Dr. Lecter mungkin orang yang berbahaya, pembunuh yang sadis, dan mentalnya benar-benar melenceng jauh, tapi bagi saya Dr. Lecter merupakan pria yang sungguh menawan. Ia memiliki cita rasa yang sangat berkelas, dan ia benar-benar jenius. Sikapnya yang tenang dan dingin jadi nilai tambah, dan menurut saya kalo mengesampingkan wajah dan perilaku brutalnya, ia bisa jadi digilai oleh wanita manapun. Dr. Lecter sangat keceeeeee!!!

Orang yang kebiasaan baca novel brutal macam ini mungkin nggak akan bisa menyelesaikan novel ini, karena adegan brutal akan muncul mulai dari bab dua sampai selesai. Tapi tenanglah, justru adegan brutal itu lah yang membuat saya menggemari novel ini, dan justru adegan brutal itu yang membuat cerita ini lebih seru, yang membuat saya tidak mau berhenti membaca.
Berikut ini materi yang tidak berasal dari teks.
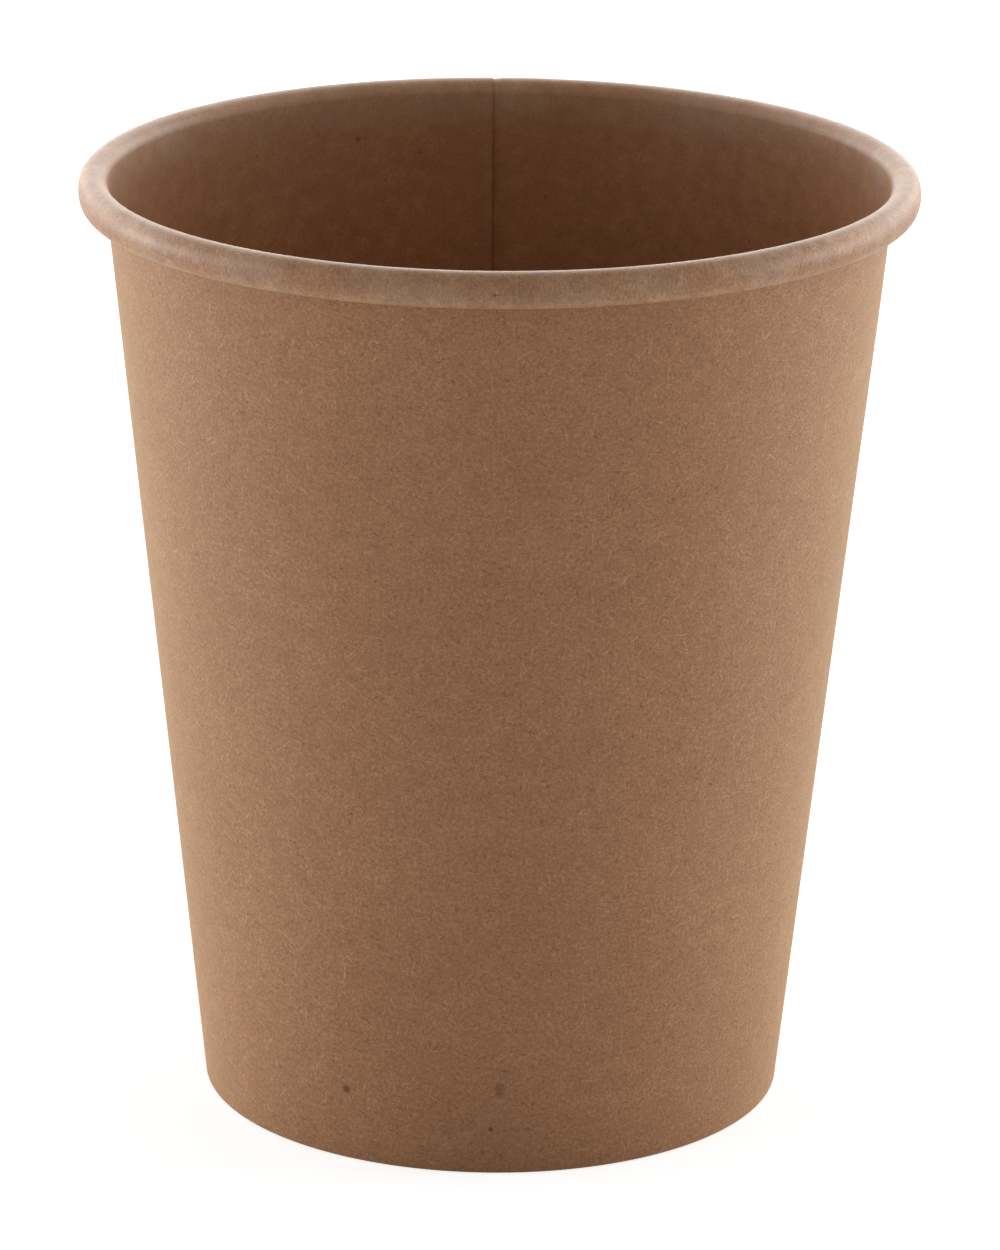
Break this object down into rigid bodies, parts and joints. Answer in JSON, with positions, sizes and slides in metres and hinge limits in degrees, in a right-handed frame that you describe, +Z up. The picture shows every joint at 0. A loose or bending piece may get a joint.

Saya belum sempat lihat filmnya, tapi dari membaca buku ini rasanya perkara mudah memvisualisasikan setiap adegan, ya termasuk adegan paling keji dalam buku. Kalo di remake, mungkin J-Law cocok menjadi Clarice Starling.

DSC_0001

Sebenarnnya aura horor yang jadi nuansa utama dari buku ini sudah terlihat dari cover bukunya. Gambarnya aja sebuah menara yang dipotret ketika bulan purnama, dan kalau pembaca jeli ada orang berkemeja dan berdasi yang tergantung di salah satu jendela menara tersebut. Well, benar-benar peringatan buat orang yang nggak suka buku horor macam gini.

Kalau saja bukan karena kesalahan kecil—tapi banyak ditemukan—mungkin saya akan menilai buku ini sebagai buku yang sempurna. Kesalahannya lagi-lagi terletak pada terjemahan, rasanya ada kata-kata yang tidak pas sekali ketika dibaca. Kesalahan pengetikan seperti menghilangkan satu huruf dalam suatu kata, atau terbalik-balik susunan hurufnya, banyak ditemukan dalam buku ini. Sangat mengganggu dan membuat tidak nyaman.

Oke, walaupun ceritanya tidak menggantung, masih ada seri terakhir yang harus dibaca oleh penggemar berat Dr. Lecter.